Well, wait and graduate. My convocation is this Monday. Somehow, I'm not as excited about it as I thought I'd be. It's being rather anti-climactic, really. For one thing, my parents can't come see it. That's kind of the whole point of convocation, isn't it? For your parents who raised you and sent you to school and supported you to see all their (and your) hard work pay off? But they've very recently been inundated with business and can't leave the province, so Nyron will come and be my spectator, with an empty seat next to him. I may not even buy a dress. It just seems like a waste of money that I should be saving for the inevitable expenses of moving to a new place. Expecially since I'd have to buy shoes and make-up as well, since everything is in storage.

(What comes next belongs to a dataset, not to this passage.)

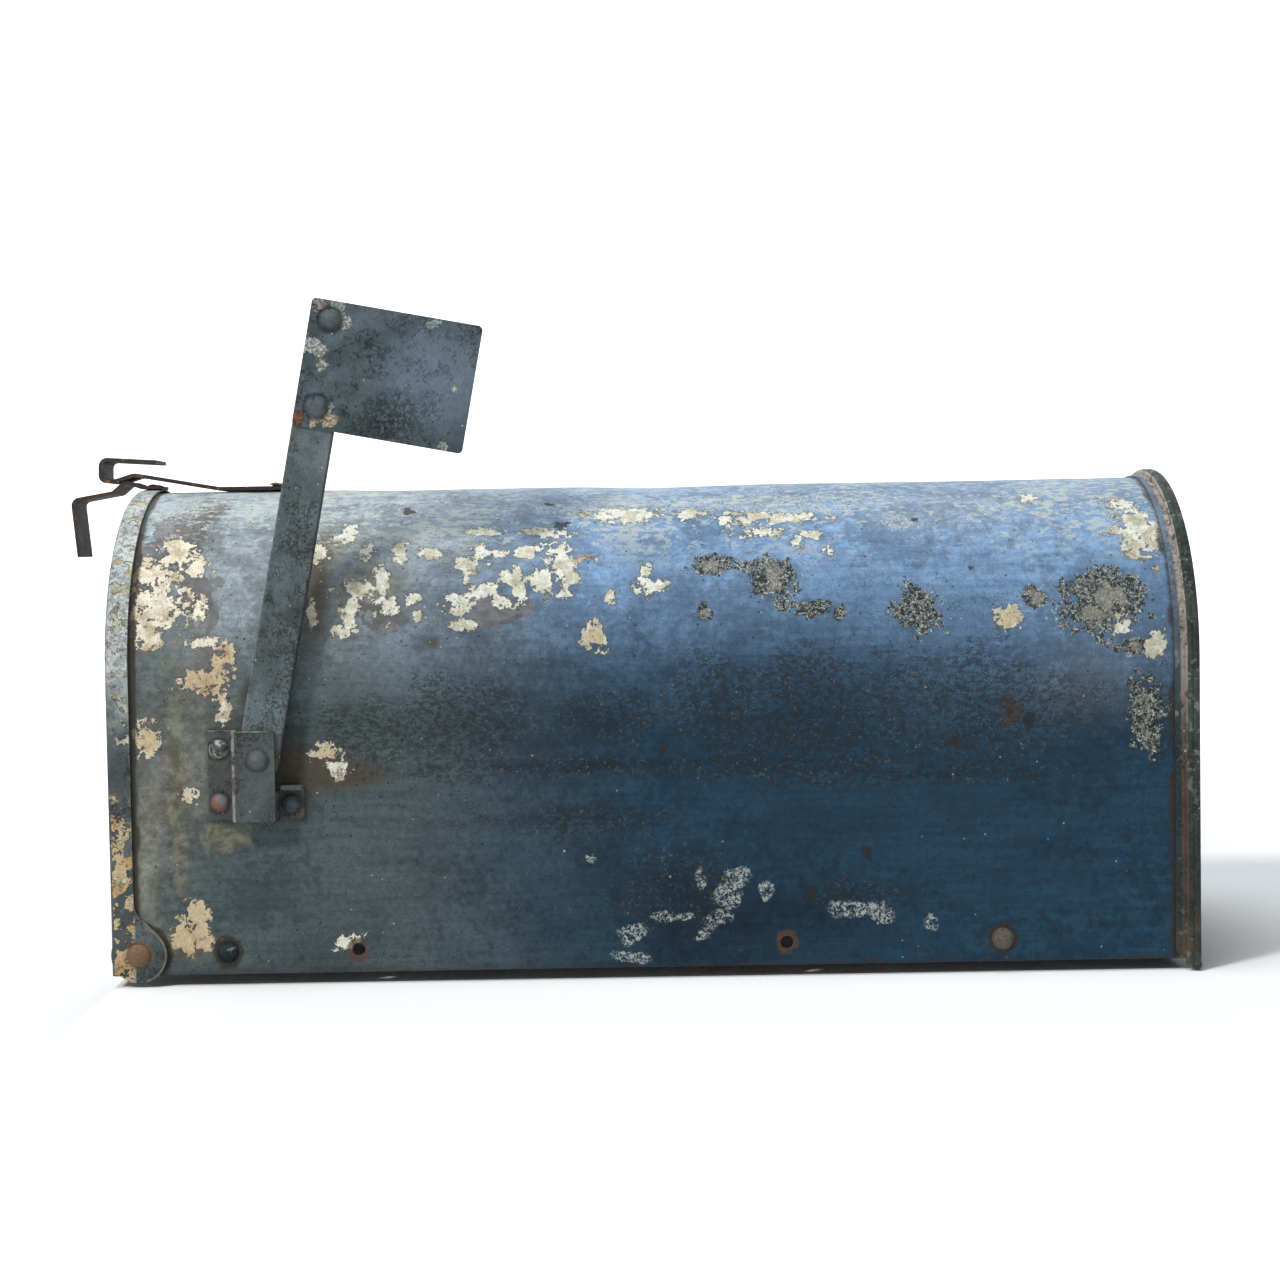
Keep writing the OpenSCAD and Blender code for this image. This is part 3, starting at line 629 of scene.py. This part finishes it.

It seems, as I write this, that I'm more dissapointed than I've been letting on, even to myself. To be honest, the fact that my parents can't come is really no surprise; this kind of thing has been part of our lives for as long as I can remember. No plans are ever certain. Even family vacations have had to be cut short (sometimes, even before we even arrive) because business becons and you can't tell a grieving family, "I'm sorry, we can't hold a funeral for you mother this weekend. We'll be in Disneyworld". Even the fact that I'm the only person in my family to even go to university, let alone graduate, isn't enough to change this inescapable fact. Work comes first, it always has. Without it, I wouldn't have been able to go to university anyway, so it's kind of appropriate, I guess, that it is taking its price in this way.

Anyhoo, when next I write (and who knows when that will be!) I will have Hon.BA after my name. But it just doesn't seem that big a deal.